A travers l’analyse documentaire, nous avons tenté de dégager la mentalité actuelle au sujet de l’éducation, sur les valeurs, les idéologies, telles qu’elles ont été émises par leurs usagers et comprises par les populations. Notre objectif était d’y déceler les convergences, les divergences et les points de tangence qui permettent l’éducation de l’enfant. Jusqu’à maintenant, le souci d’éduquer aux valeurs a eu des limites. Et, la diversité des mentalités sur le sens de l’éducation justifie les bouleversements des valeurs de l’éducation et de la société. Certes, la compréhension des notions (valeur, valeurs, mentalités, valeurs de l’éducation) est effectuée à cette fin. A-t-on oublié de procéder à une analyse logique des valeurs proposées à l’éducation de l’enfant et à la société dans laquelle il devrait vivre ? A-t-on bien pensé le sens de l’école et ses possibilités d’existence comme lieu d’éclosion de sa personnalité et de l’éclosion des valeurs ?

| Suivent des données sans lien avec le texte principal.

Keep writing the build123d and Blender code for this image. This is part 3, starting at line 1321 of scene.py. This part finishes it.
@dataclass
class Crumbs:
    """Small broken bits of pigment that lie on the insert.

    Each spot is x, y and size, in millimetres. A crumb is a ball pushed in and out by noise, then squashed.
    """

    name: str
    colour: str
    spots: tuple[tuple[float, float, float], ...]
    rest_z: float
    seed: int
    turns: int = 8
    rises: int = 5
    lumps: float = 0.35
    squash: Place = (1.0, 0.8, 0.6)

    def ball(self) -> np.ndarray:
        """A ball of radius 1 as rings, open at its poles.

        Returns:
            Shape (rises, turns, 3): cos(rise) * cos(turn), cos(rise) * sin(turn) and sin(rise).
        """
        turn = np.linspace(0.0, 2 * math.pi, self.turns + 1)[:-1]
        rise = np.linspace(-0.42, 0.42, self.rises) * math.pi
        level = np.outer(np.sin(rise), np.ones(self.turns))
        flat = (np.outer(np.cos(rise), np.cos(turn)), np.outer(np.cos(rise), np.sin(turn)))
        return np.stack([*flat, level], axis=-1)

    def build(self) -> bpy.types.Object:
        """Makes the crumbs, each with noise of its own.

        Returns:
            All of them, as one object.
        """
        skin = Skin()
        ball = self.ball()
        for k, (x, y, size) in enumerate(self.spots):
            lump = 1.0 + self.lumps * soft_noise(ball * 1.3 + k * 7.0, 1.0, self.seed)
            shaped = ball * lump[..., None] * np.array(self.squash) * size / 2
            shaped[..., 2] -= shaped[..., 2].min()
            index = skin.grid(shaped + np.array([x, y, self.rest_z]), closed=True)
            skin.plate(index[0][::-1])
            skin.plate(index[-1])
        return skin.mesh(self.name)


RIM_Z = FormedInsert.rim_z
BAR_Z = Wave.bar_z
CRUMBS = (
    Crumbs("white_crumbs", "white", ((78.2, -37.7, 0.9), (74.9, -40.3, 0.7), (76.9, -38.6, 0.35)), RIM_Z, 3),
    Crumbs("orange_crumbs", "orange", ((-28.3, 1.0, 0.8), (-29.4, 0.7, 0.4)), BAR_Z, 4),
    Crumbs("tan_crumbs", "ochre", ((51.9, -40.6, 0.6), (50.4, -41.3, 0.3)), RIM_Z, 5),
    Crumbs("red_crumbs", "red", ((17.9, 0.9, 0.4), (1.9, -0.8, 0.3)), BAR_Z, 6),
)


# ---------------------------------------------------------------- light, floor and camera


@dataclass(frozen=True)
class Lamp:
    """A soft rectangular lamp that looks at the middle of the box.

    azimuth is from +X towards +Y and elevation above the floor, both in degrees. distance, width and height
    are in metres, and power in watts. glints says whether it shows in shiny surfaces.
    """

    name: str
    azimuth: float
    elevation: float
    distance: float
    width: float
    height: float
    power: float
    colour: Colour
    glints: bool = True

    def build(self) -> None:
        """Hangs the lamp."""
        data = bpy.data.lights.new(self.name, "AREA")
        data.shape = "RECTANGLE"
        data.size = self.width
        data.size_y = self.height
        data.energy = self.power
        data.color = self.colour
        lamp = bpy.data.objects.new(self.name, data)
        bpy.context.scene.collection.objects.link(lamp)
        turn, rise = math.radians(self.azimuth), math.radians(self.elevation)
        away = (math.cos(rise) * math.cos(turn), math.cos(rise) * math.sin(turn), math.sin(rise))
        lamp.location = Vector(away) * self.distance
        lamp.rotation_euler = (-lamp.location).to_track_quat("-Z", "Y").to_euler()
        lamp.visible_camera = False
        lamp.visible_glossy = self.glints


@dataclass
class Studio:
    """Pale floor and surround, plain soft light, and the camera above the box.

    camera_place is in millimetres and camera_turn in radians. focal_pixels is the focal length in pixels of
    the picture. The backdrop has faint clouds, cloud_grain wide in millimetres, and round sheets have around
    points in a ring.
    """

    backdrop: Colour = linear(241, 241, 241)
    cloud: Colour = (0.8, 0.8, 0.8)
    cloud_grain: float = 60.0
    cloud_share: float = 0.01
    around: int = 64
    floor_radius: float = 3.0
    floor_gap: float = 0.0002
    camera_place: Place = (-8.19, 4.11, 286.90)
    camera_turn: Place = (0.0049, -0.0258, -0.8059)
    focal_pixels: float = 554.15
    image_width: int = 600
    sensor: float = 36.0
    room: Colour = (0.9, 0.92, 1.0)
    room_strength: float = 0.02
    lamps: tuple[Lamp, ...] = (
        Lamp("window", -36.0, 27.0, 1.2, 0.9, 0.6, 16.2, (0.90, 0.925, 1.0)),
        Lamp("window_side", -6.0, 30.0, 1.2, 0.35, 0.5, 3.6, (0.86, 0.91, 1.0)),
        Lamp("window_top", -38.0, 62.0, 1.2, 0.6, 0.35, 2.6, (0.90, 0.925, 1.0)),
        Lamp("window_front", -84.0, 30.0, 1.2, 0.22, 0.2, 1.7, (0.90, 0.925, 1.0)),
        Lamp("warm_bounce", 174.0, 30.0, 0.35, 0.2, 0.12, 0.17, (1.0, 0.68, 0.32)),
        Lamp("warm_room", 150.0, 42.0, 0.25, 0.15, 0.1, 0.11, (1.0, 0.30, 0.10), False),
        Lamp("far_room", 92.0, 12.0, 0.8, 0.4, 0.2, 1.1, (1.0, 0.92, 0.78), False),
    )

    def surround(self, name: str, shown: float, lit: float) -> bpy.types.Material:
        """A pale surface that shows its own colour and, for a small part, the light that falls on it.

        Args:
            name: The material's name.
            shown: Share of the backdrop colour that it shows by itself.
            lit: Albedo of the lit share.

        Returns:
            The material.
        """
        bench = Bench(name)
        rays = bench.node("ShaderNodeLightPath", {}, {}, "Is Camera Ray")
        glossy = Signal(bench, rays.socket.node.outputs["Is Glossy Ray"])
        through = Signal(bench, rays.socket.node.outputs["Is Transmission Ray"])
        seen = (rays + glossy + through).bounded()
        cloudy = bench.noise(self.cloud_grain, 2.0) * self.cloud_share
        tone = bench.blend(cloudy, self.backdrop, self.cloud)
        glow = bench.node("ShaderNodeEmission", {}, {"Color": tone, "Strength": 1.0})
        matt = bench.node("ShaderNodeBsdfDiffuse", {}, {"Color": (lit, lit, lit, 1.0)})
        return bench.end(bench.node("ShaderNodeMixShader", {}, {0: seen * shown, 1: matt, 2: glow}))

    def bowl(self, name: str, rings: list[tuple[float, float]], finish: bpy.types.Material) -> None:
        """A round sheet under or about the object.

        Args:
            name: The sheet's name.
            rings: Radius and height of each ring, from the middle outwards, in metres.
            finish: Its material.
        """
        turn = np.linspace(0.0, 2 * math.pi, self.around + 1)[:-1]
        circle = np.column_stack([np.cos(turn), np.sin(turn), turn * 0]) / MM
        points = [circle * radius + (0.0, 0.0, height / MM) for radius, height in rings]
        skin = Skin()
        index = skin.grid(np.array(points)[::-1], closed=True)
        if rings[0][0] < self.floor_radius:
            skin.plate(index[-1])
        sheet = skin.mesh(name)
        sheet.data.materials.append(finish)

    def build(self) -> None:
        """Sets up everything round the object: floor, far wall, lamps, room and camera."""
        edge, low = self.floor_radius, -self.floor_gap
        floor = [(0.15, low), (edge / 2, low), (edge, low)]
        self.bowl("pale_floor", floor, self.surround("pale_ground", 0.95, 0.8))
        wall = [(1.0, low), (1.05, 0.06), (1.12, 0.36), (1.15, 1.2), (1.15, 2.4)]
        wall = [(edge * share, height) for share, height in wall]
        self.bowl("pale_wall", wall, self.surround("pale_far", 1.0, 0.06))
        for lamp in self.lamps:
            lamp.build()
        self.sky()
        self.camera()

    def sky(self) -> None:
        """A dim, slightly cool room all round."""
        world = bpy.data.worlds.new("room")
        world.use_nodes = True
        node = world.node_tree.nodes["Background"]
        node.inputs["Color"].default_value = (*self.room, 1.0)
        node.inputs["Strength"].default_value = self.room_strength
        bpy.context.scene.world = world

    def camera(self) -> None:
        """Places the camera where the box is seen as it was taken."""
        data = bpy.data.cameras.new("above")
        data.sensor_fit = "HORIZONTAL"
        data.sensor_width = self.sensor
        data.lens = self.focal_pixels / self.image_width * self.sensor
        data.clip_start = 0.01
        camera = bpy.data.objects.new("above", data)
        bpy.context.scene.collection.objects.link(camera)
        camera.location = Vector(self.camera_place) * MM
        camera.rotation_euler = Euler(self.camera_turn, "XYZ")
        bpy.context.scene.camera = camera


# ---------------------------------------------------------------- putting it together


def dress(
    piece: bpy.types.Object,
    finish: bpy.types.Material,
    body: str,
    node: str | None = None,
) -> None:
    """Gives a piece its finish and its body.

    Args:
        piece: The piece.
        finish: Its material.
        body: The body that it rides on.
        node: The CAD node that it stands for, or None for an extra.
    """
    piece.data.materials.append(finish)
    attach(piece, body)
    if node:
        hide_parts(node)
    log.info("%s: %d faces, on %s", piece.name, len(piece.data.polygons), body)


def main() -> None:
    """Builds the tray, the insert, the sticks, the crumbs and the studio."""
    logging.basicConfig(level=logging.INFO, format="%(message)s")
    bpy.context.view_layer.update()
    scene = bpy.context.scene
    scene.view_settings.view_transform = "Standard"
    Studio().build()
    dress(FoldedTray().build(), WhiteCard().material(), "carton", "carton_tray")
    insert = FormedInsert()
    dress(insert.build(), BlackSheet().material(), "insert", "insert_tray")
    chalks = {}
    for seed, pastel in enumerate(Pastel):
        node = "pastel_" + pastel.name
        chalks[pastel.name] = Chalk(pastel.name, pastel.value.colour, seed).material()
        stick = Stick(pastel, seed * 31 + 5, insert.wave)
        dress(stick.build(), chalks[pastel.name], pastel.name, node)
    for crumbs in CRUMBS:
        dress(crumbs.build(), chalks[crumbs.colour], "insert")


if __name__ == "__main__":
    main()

Les textes institutionnels du Congo sur l’éducation ayant servi à notre recherche disent que les parents doivent faire étudier les enfants dans l’école de leur choix. Leur ont-ils donné à cet effet les critères de choix d’une école ? Leur ont-ils appris les finalités d’une éducation et la valeur d’une école ? Toutes ces questions nous font réfléchir. A voir de plus près, un des aspects longtemps négligés par les acteurs de l’éducation semble l’analyse logique et concertée des situations de l’enseignement. D’où la profusion des textes qui ne rejoignent pas chaque fois les besoins réels de la société, ou encore profusion des textes restés sans suivi ni contrôle dans leur réalisation.

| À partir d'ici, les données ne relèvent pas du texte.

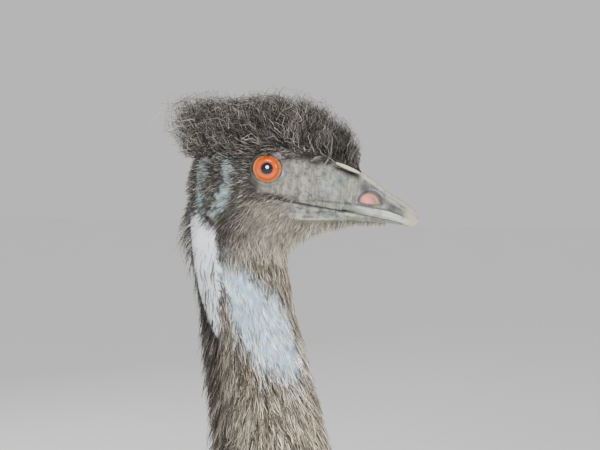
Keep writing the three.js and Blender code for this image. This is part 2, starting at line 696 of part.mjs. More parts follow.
function toeScutes(line, hand) {
  return Object.entries(TOES).flatMap(([which, toe]) => {
    const way = toeWay(toe, hand);
    const count = SCUTES.toe[which];
    return Array.from({ length: count }, (_, i) => {
      const from = 0.3 + (0.56 * i) / count;
      const stations = [from, from + 0.5 / count].map((t, end) => ({
        at: toePoint(line, way, t * toe.length, toe.radius * mix(1.3, 0.84, t)),
        across: toe.radius * mix(0.62, 0.42, t), along: way,
        upper: toe.radius * 0.42 + (end ? SCUTES.toeRaised : 0.4),
      }));
      return sweep(stations, 6, V(-way.y, way.x, 0));
    });
  });
}

// Nostril: an oval pocket in each side of the upper bill.
const nostril = (hand) => egg(V(EYE.x + NOSTRIL.x, hand * NOSTRIL.y, EYE.z + NOSTRIL.z),
  [NOSTRIL.deep, NOSTRIL.high, NOSTRIL.long], V(1, 0, -0.5), 8, 5);

// The solid on the first grid that leaves it closed.
function cleaned(solid) {
  for (const grid of GRIDS) {
    try {
      return largest(onGrid(solid, grid));
    } catch {
      continue;
    }
  }
  throw new Error("a piece stays open on every grid");
}

const parts = [];
const add = (name, solid, material) => parts.push({ name, solid: cleaned(solid), material });

// Legs: the middle line of the thigh and shank on one side.
function legLine(hand, step) {
  const y = hand * LEG.halfStance;
  return {
    hip: V(LEG.hipX, y * 0.9, LEG.hipZ), knee: V(LEG.kneeX + step * 0.5, y, LEG.kneeZ),
    hock: V(LEG.hockX + step, y, LEG.hockZ), ankle: V(LEG.ankleX + step, y, LEG.ankleZ),
  };
}

const hockWay = (line) => line.hock.clone().sub(line.knee).normalize();

function thighSolid(line) {
  const at = (a, b, t) => a.clone().lerp(b, t);
  const size = (across, upper) => ({ across: LEG.thighAcross * across, upper: LEG.thighDeep * upper });
  return sweep([
    { at: line.hip, ...size(1, 1) },
    { at: at(line.hip, line.knee, 0.5), ...size(1, 1) },
    { at: at(line.knee, line.hock, 0.05), ...size(0.94, 0.88) },
    { at: at(line.knee, line.hock, 0.35), ...size(0.8, 0.68) },
    { at: at(line.knee, line.hock, 0.62), ...size(0.62, 0.48) },
    { at: at(line.knee, line.hock, LEG.thighEnd), along: hockWay(line),
      across: LEG.hockAcross * 1.12, upper: LEG.hockDeep * 1.05 },
  ], 12);
}

function shankSolid(line) {
  const at = (t) => line.hock.clone().lerp(line.ankle, t);
  const above = line.knee.clone().lerp(line.hock, LEG.thighEnd).addScaledVector(hockWay(line), GAP);
  const { hockAcross, hockDeep, shankAcross, shankDeep } = LEG;
  return sweep([
    { at: above, along: hockWay(line), across: hockAcross * 0.98, upper: hockDeep * 0.9 },
    { at: at(-0.02), across: hockAcross, upper: hockDeep },
    { at: at(0.06), across: hockAcross * 0.96, upper: hockDeep * 0.92 },
    { at: at(0.14), across: shankAcross * 1.15, upper: shankDeep * 1.12 },
    { at: at(0.4), across: shankAcross, upper: shankDeep },
    { at: at(0.75), across: shankAcross, upper: shankDeep },
    { at: at(0.92), across: shankAcross * 1.25, upper: shankDeep * 1.1 },
    { at: at(1), across: shankAcross * 1.5, upper: shankDeep * 1.2 },
  ], 10);
}

function toeWay(toe, hand) {
  const turn = rad(toe.turn) * hand;
  return V(Math.cos(turn), Math.sin(turn), 0);
}

const toePoint = (line, way, distance, z) => V(line.ankle.x, line.ankle.y, z).addScaledVector(way, distance);

function toeSolid(line, toe, hand) {
  const way = toeWay(toe, hand);
  const count = 4;
  const stations = Array.from({ length: count + 1 }, (_, i) => {
    const t = i / count;
    const pad = 1 + 0.09 * Math.cos(6 * Math.PI * t);
    const radius = toe.radius * mix(1.05, 0.62, t ** 1.4) * pad * (t > 0.98 ? 0.7 : 1);
    return { at: toePoint(line, way, t * toe.length, radius * 0.92), across: radius, upper: radius };
  });
  return sweep(stations, 8, V(-way.y, way.x, 0));
}

function clawSolid(line, toe, hand, more = 0) {
  const way = toeWay(toe, hand);
  const base = toe.length - CLAW.sunk;
  const size = CLAW.radius * (toe.radius / 15.5);
  const shape = [[0, 0.9, 1], [0.35, 0.88, 0.95], [0.7, 0.6, 0.7], [1, 0.12, 0.36]];
  const stations = shape.map(([t, radius, height], i) => ({
    at: toePoint(line, way, base + t * CLAW.length - (i ? 0 : more), size * height + 1.2),
    across: radius * size + more, upper: radius * size + more, lower: radius * size * 0.8 + more,
  }));
  return sweep(stations, 6, V(-way.y, way.x, 0));
}

function footSolid(line, hand) {
  const toes = Object.values(TOES).map((toe) => toeSolid(line, toe, hand));
  const heel = egg(V(line.ankle.x - 4, line.ankle.y, 15), [30, 24, 22], V(0, 0, 1), 10, 4);
  const up = line.hock.clone().sub(line.ankle).normalize();
  const ankle = sweep([
    { at: line.ankle.clone().setZ(6), across: 24, upper: 27 },
    { at: line.ankle.clone().setZ(24), across: 23, upper: 24 },
    { at: line.ankle.clone().addScaledVector(up, -GAP),
      across: LEG.shankAcross * 1.5, upper: LEG.shankDeep * 1.2, along: up },
  ], 10);
  return join([...toes, heel, ankle]);
}

const floorCut = boxFrom(V(-900, -900, -400), V(900, 900, 0));

// Wing: a small arm that hangs at the shoulder.
function wingSolid(hand, more = 0) {
  const stations = WING_ROWS.map(([x, y, z, across, upper]) => (
    { at: V(x, hand * y, z), across: across + more, upper: upper + more }));
  return sweep(stations, 10, V(1, 0, 0));
}

const legs = { right: legLine(SIDES.right, STEP.right), left: legLine(SIDES.left, STEP.left) };
const core = bodySolid(COAT.core);
const coreGrown = bodySolid(COAT.core + GAP);
const behindTail = boxFrom(V(-900, -600, 300), V(BODY.tailPlaneX - GAP / 2, 600, 1300));
const beforeTail = boxFrom(V(BODY.tailPlaneX + GAP / 2, -600, 300), V(900, 600, 1300));
const [upperCut, lowerCut] = NECK_CUTS;

// The cores of the pieces that carry locks.
const cores = {
  neck_upper: neckSolid(upperCut + GAP, NECK_TOP_Z - GAP, 4, COAT.neckShare),
  neck_middle: neckSolid(lowerCut + GAP, upperCut, 4, COAT.neckShare),
  neck_lower: largest(neckSolid(880, lowerCut, 7, COAT.neckShare).subtract(coreGrown)),
  torso: core.intersect(beforeTail),
  tail: core.add(egg(rumpMiddle, rumpHalves, V(0, 0, 1), 14, 8)).intersect(behindTail),
};
let head = join([headSolid(), neckSolid(NECK_TOP_Z, 1478, 3, COAT.neckShare)])
  .intersect(neckHalfSpace(NECK_TOP_Z, true));
head = join([head, lidRing(-1), lidRing(1)])
  .intersect(boxFrom(V(EYE.x - 200, -200, 1300), V(EYE.x + BILL_STATIONS[0] - GAP, 200, 1700)));

for (const [side, hand] of Object.entries(SIDES)) {
  const line = legs[side];
  const eyeHole = egg(eyeMiddle(hand), Array(3).fill(EYE.ball + GAP), eyeAxis(hand), 14, 8);
  head = head.subtract(eyeHole).subtract(earEgg(hand, GAP)).subtract(mouthSlot(hand));
  add(`eye_${side}`, egg(eyeMiddle(hand), Array(3).fill(EYE.ball), eyeAxis(hand), 14, 8), IRIS);
  add(`ear_${side}`, earSolid(hand), FACE_SKIN);
  add(`shank_${side}`, join([shankSolid(line), ...shankScutes(line)]), SCALED_SKIN);
  let foot = join([footSolid(line, hand).subtract(floorCut), ...toeScutes(line, hand)]);
  for (const [which, toe] of Object.entries(TOES)) {
    foot = foot.subtract(clawSolid(line, toe, hand, GAP));
    add(`claw_${side}_${which}`, clawSolid(line, toe, hand), CLAW_HORN);
  }
  add(`foot_${side}`, largest(foot), SCALED_SKIN);
  cores[`wing_${side}`] = largest(wingSolid(hand).subtract(coreGrown));
  cores[`thigh_${side}`] = largest(thighSolid(line).subtract(coreGrown));
  cores.torso = cores.torso.subtract(wingSolid(hand, GAP));
}
add("bill_upper", billSolid(upperBillRing).subtract(nostril(-1)).subtract(nostril(1)), HORN);
add("bill_lower", billSolid(lowerBillRing), HORN);

// The locks go on piece by piece, each clear of all the others.
function others(name) {
  const all = [...Object.entries(cores), ["head", head], ...parts.map((part) => [part.name, part.solid])];
  return join(all.filter(([other]) => other !== name).map(([, solid]) => solid));
}
const napeRoots = neckRoots(NECK_LOCK_ROWS.nape, 4, LOCKS.neckUpper, rad(70));
head = withLocks(largest(head), [...crestRoots(), ...napeRoots], others("head"));
const coats = {
  neck_upper: () => neckRoots(NECK_LOCK_ROWS.upper, 6, LOCKS.neckUpper),
  neck_middle: () => neckRoots(NECK_LOCK_ROWS.middle, 6, LOCKS.neckMiddle),
  wing_right: () => wingRoots(-1), wing_left: () => wingRoots(1),
  thigh_right: () => thighRoots(legs.right), thigh_left: () => thighRoots(legs.left),
  neck_lower: () => neckRoots(NECK_LOCK_ROWS.lower, 7, LOCKS.neckLower),
  torso: () => [...torsoRoots(), ...breastRoots()],
  tail: tailRoots,
};
for (const [name, roots] of Object.entries(coats))
  cores[name] = withLocks(largest(cores[name]), roots(), others(name));

const COAT_FINISHES = { neck_upper: NECK_SKIN, neck_middle: DARK_FEATHER, neck_lower: DARK_FEATHER };
add("head", head, FACE_SKIN);
for (const [name, solid] of Object.entries(cores))
  add(name, solid, COAT_FINISHES[name] ?? FEATHER);

const emu = new THREE.Group();
emu.position.x = -BOX_MIDDLE_X;
for (const { name, solid, material } of parts) {
  const { vertProperties, triVerts } = solid.getMesh();
  const geometry = new THREE.BufferGeometry()
    .setAttribute("position", new THREE.BufferAttribute(vertProperties, 3))
    .setIndex(new THREE.BufferAttribute(triVerts, 1));
  geometry.computeVertexNormals();
  const mesh = new THREE.Mesh(geometry, material);
  mesh.name = name;
  emu.add(mesh);
}

export default emu;
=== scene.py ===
"""An adult emu on both feet: one skin, bill, eyes, claws, scutes and a coat of hair-like feathers."""
import math

import bpy
import numpy as np
from mathutils import Matrix, Vector


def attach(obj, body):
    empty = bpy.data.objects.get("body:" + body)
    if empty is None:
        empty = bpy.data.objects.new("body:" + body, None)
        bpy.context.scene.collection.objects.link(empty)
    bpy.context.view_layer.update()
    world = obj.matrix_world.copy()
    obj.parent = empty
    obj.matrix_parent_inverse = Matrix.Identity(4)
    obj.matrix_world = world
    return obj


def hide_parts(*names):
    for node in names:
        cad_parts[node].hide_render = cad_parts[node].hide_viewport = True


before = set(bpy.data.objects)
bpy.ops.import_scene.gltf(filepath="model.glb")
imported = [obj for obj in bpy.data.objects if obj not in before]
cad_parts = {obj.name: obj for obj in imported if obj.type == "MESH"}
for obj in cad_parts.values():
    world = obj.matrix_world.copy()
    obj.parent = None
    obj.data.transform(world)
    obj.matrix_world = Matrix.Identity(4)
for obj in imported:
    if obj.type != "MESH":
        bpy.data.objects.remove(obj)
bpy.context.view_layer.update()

# Sizes are in millimetres, in the bird's own frame: x ahead, y to its left, z up from the floor.
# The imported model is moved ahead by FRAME_X, so that its box stands over the origin.
FRAME_X = 44.0
TO_METRES = 0.001
SEED = 4127

# Body: the middle and half sizes of the body and of the rump behind it, with SKIN_MORE added round the body.
# BODY_MEAN and RUMP_MEAN turn a share of their reach into millimetres. The neck's form ends at NECK_LOW and
# NECK_HIGH. The coat keeps within COAT_HALF of the middle plane.
BODY_X, BODY_LONG, BODY_Z = -50, 360, 842
BODY_WIDE, BODY_RISE, BODY_DROP = 184, 178, 182
BODY_ROUND, TAIL_DROOP, BODY_MEAN = 2.4, 60, 175
SKIN_MORE = 6
RUMP_AT, RUMP_HALF, RUMP_MEAN = (-352, 0, 790), (72, 122, 128), 95
NECK_LOW, NECK_HIGH = 880, 1474
COAT_HALF = 236

# Head and bill: the left eye's middle and the place beside it in the middle plane, then distances ahead of it.
EYE_AT = np.array([330.0, 22.5, 1510.0])
EYE_LEVEL = EYE_AT * np.array([1, 0, 1])
EYE_BALL, EYE_TURN, EYE_OPENING, PUPIL = 15.5, math.radians(12), 12.4, 5.1
BILL_BACK, BILL_TIP, LOWER_BILL_TIP = 60.0, 129.0, 121.5
HEAD_BACK, GAPE_X = -74, 1.3
SKIN_END_LOW, SKIN_END_HIGH = 71.0, 82.0

# Legs: the left foot stands FOOT_STEP back, the right one ahead. Toes have a length, a turn outwards in
# degrees and a radius.
HALF_STANCE = 92
FOOT_STEP = 14
TOES = [("inner", 92, -30, 12.5), ("middle", 146, 2, 15.5), ("outer", 96, 34, 12.5)]
CLAW_LONG, CLAW_SUNK, CLAW_RADIUS = 26, 6, 6.2
ANKLE_X, ANKLE_Z = -66, 40
HOCK_X, HOCK_Z = -100, 428
LEG_LOW, LEG_HIGH = 14, 780

HANDS = {"right": -1, "left": 1}
MIRROR, UP = np.array([1, -1, 1]), np.array([0, 0, 1.0])


# Small tools for numbers.
def smooth(value, low, high):
    t = np.clip((value - low) / (high - low), 0, 1)
    return t * t * (3 - 2 * t)


def mix(a, b, t):
    return a + (b - a) * t


def unit(v):
    return v / np.maximum(np.linalg.norm(v, axis=-1, keepdims=True), 1e-9)


def stacked(x, y, z):
    """Points or directions from three sets of values, any of which may be a single number."""
    return np.stack(np.broadcast_arrays(x, y, z), -1)


def from_eye(p):
    """How far ahead of the eye, how far above it and how far from the middle plane each point is."""
    return p[:, 0] - EYE_AT[0], p[:, 2] - EYE_AT[2], np.abs(p[:, 1])


def ridge_at(value, at, width):
    """A bump of height 1 where a value passes a place."""
    return np.exp(-((value - at) / width) ** 2)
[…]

Alors, pourquoi cela n’a-t-il pas abouti? Ces Institutions ont-elles tenu compte de l’universalité de l’éducation, quant aux valeurs ? L’analyse des textes nous enjoint à une réponse affirmative. Mais, finalement, pourquoi ?

Notes
580.

REBOUL, O., La Philosophie de l’éducation, Paris : PUF, 1989, p. 120-121(Que sais-je ?).

581.

J’appelle ici « idéologies » l’ensemble d’opinions des divers acteurs de l’acteurs et les témoignages d’individus ou de groupes significatifs, témoins de ce qu’est réellement vécu dans le Système éducatif de la R.D.C.